* _Given problem_
Lines containing the word "from" are to be located and copied.

◇ ◇ ◇

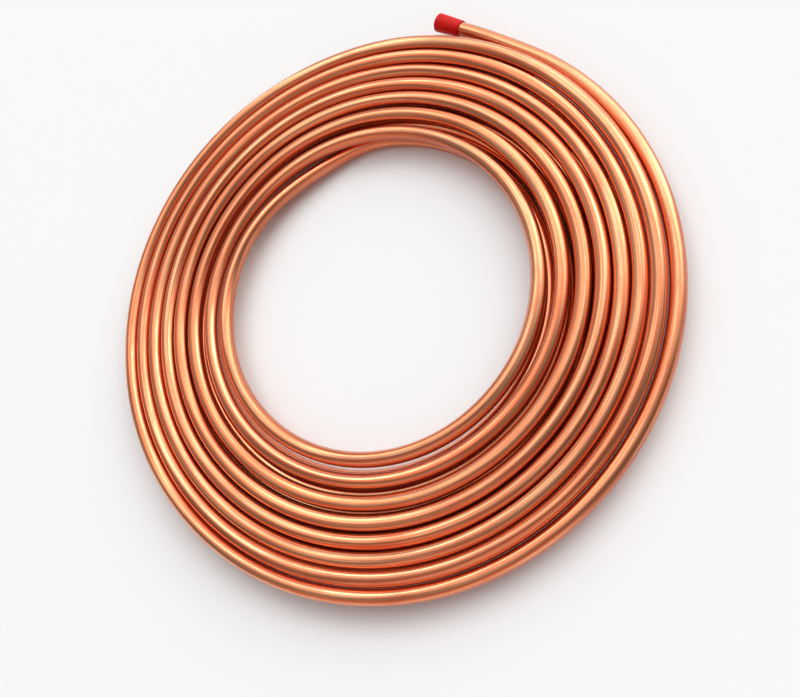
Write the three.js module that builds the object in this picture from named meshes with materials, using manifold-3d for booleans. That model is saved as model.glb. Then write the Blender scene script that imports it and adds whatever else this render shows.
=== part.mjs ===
// A coil of soft copper tube, lying flat: two pancake layers of one tube, one on the other.
// The tube starts at a capped end on the rim and winds inwards, clockwise seen from above, as the
// upper layer. At the eye it drops and winds outwards again as the lower layer, to its other capped end.
// The wound body is one turned solid with its bore, and its turns show as ridges on both ends.
// Where the tube leaves the body, at the rim and at the eye, it is lofted at its real section.
// Millimetres, +Z up. It is modelled about its winding axis and lies on z = 0. Angles are in turns,
// clockwise seen from above, from +Y, which the capped end of the upper layer is close to.

import * as THREE from 'three';
import Module from 'manifold-3d';

const wasm = await Module();
wasm.setup();

// ---- Driving dimensions ----------------------------------------------------------------------

const tubeDiameter = 12.7;
const turnClearance = 0.3; // between neighbouring turns at the rim

const rimRadius = 246.9; // tube centre of the upper layer at turn 0
const upperSlack = 10; // how much nearer the axis its innermost turn is than tight turns would put it
const slackTurn = 7.15; // where the turns have reached it
const slackCurve = 5; // how late they do

const upperTurns = 7; // whole turns in the turned body of the layer
const lowerTurns = 6;
const eyeTurn = 7; // the lower layer's turn number where the tube reaches it
const eyeDropTurns = 0.2; // in which the tube drops from the upper layer to the lower one
const eyeDropCurve = 4; // how late it moves outwards while it drops

const rimLevel = 15; // height of the rim turn's centre, beside the second turn
const climbStartTurn = 0.3; // from where it climbs to the level of the layer
const climbEndTurn = 0.55;
const climbRoom = 1; // left between it and the second turn where it climbs
const rimEndTurn = 0.045; // where the upper layer's tube enters its cap
const rimSpringTurn = 0.085; // from where its end has sprung out from the winding
const rimSpringOut = 7.1;
const springCurve = 1.6; // how sharply it leaves the winding

const lowerEndTurn = 0.08; // where the lower layer's tube enters its cap, past its last full turn
const lowerSpringOut = 2.4; // so that its cap clears the turn beside it
const lowerCapShift = 2.35; // how far outside the groove between two turns of the upper layer it lies
const capRoom = 0.5; // between it and those two turns, which ride over it
const rideTurns = 0.16; // how far from it they have come down again
const rideLevelTurns = 0.04; // and how far they stay up

const capLength = 25;
const capWall = 0.6; // at the mouth
const capTaper = 0.95; // how much further out the closed end is
const capEndThickness = 2.4;
const capEdgeRadius = 1;
const capClearance = 0.3; // round the tube, past the tube's end and under a cap

const stepsPerTurn = 50;
const shortestStep = 0.3; // from a loft's own section to the next whole step
const tubeSides = 12;
const capSides = 24;
const weldInset = 0.05; // how much a loose tube narrows where it runs into the body
const weldDepth = 0.3; // how far one layer's body reaches into the other's

// ---- What follows from them ------------------------------------------------------------------

const tubeRadius = tubeDiameter / 2;
const tubeReach = tubeRadius / Math.cos(Math.PI / tubeSides); // to the corners of its section
const turnPitch = tubeDiameter + turnClearance;
const upperSeamTurn = 1 - eyeDropTurns; // where the tube joins the body of the upper layer
const lowerLevel = tubeRadius; // height of a tube centre that lies on the floor
const upperLevel = tubeRadius + tubeDiameter;
const capBore = tubeReach + capClearance;
const capMouthRadius = capBore + capWall;
const capRadius = capMouthRadius + capTaper; // at the closed end
const capLevel = capRadius + capClearance; // height of a cap's axis, just off the floor
const tubeInCap = capLength - capEndThickness - capClearance;

const smoothStep = (t) => THREE.MathUtils.smoothstep(t, 0, 1);

function upperSpiral(turn) {
  const opened = (THREE.MathUtils.clamp(turn, 0, slackTurn) / slackTurn) ** slackCurve;
  return rimRadius - turnPitch * turn - upperSlack * opened;
}

// The lower layer's cap lies on the floor under the groove between the second and the third turn
// of the upper layer, and lifts them both over it.
const capTurn = lowerEndTurn + capLength / (2 * Math.PI * rimRadius);
const lowerCapRadius = upperSpiral(1.5 + capTurn) + lowerCapShift; // from the axis to its closed end
const rideTurn = 1 + (lowerEndTurn + capTurn) / 2;
const rideHeights = [1, 2].map((pass) => {
  const sideways = lowerCapRadius - upperSpiral(pass + capTurn);
  return capLevel + Math.sqrt((capRadius + tubeReach + capRoom) ** 2 - sideways ** 2) - upperLevel;
});

function ride(turn) {
  return rideHeights.reduce((sum, height, pass) => {
    const apart = Math.abs(turn - rideTurn - pass);
    return sum + height * smoothStep((rideTurns - apart) / (rideTurns - rideLevelTurns));
  }, 0);
}

// The lower layer's turns are counted back to its end, so they are largest at the eye. Its tube
// enters the cap at a tangent.
const lowerEndRadius = Math.sqrt(lowerCapRadius ** 2 - capLength ** 2);
const lowerRimRadius = lowerEndRadius - lowerSpringOut + turnPitch * (1 - lowerEndTurn);

function lowerRadius(turn) {
  return lowerRimRadius - turnPitch * turn + lowerSpringOut * smoothStep((1 - turn) / lowerEndTurn);
}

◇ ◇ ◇

* _Answer to the exercise_
Write the three.js module that builds the object in this picture from named meshes with materials, using manifold-3d for booleans. That model is saved as model.glb. Then write the Blender scene script that imports it and adds whatever else this render shows.
// The tube starts at a capped end on the rim and winds inwards, clockwise seen from above, as the
// clockwise seen from above, from +Y, which the capped end of the upper layer is close to.
import * as THREE from 'three';
import Module from 'manifold-3d';
const eyeDropTurns = 0.2; // in which the tube drops from the upper layer to the lower one
const climbStartTurn = 0.3; // from where it climbs to the level of the layer
const rimSpringTurn = 0.085; // from where its end has sprung out from the winding
const rideTurns = 0.16; // how far from it they have come down again
const shortestStep = 0.3; // from a loft's own section to the next whole step
// ---- What follows from them ------------------------------------------------------------------
const lowerCapRadius = upperSpiral(1.5 + capTurn) + lowerCapShift; // from the axis to its closed end